Alastair Cook fell just before lunch for a disappointing 12, with Nathan Lyon taking a low catch. Gary Ballance fell just after lunch, caught behind off of Hazleworth for a duck, leaving England 22-2. Ian Bell began strongly, reminding his doubters of the form he showed in the last Ashes series at home. Adam Lyth hit the day’s first six, but just after a Bell single brought up the 50 partnership Lyth was dismissed for 37. Nathan Lyon was the man who took the wicket, with Lyth edging to a diving Clarke at slip.

Ian Bell brought up his 50 with a four before tea, with England going into the break on 160-3. But Bell fell for 60 soon after tea, bowled by Mitchell Johnson for his first wicket after a dismal first innings. Joe Root was also scoring freely, and brought up his fifty with a four, his twelfth 50 in his last 18 test matches. Josh Hazlewood ended Root’s hopes of a second consecutive century, bowling the Yorkshire man for 60.

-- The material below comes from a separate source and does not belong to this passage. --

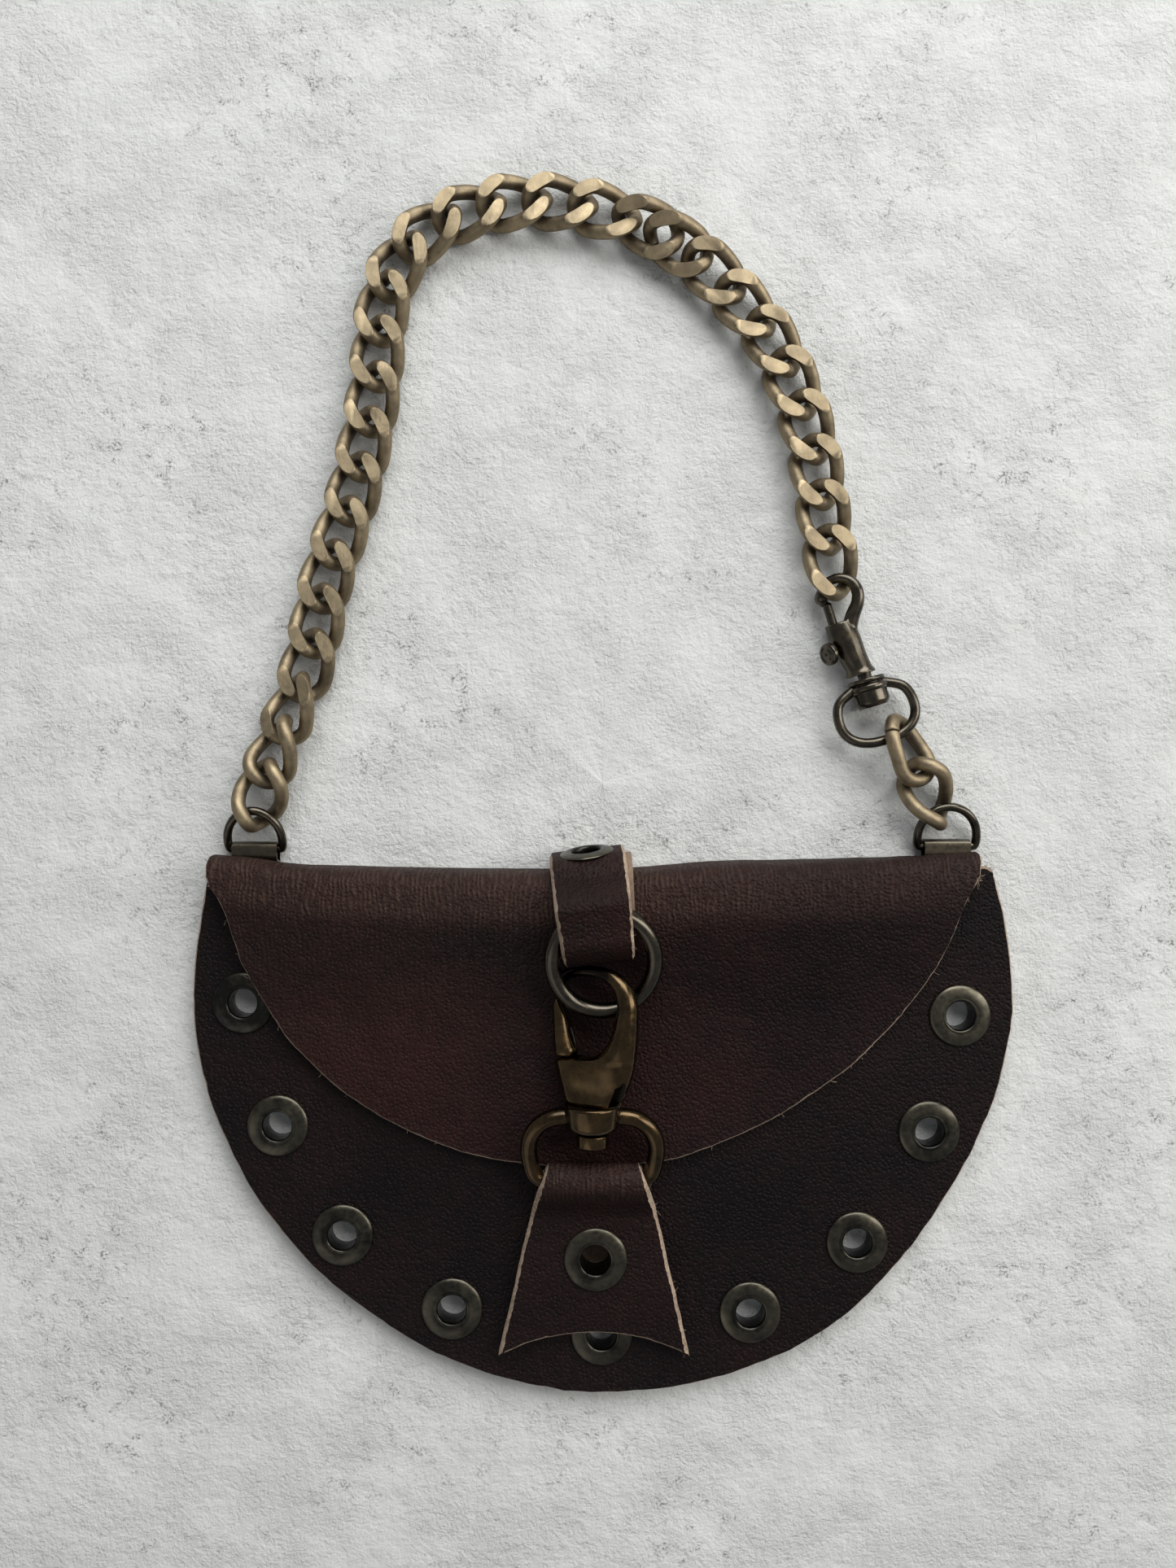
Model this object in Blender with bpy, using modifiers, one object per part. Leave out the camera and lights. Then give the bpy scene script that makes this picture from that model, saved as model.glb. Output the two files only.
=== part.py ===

England’s capitulation began as Jos Buttler gifted Australia his wicket for only 7, with Haddin catching his attempt a a reverse sweep. Ben Stokes was the next to fall, with an inside edge back on to the stumps from Mitchell Starc. Stuart Broad completed England’s wobble as he was caught well by Hazlewood from a complete slog, with England looking in danger of not pulling out a lead of 400.

Mark Wood made 32 from just 18 balls

Mark Wood made 32 from just 18 balls

But Mark Wood brought up that milestone, hitting an entertaining 32 from 18 balls, including 4 fours and 1 six. Moeen Ali was unable to repeat his first innings heroics, as he ambitiously swung at a loose ball, nicking behind for 15. James Anderson was bowled by Lyon as England were bowled out for 289, a lead of 411. Nathan Lyon finished 4-75, with two wickets a piece for Johnson, Starc and Hazlewood.

England should realistically see off Australia comfortably, perhaps even with a day to spare. However, if they fail to dismiss the Aussie openers in the morning session then some nerves could creep in.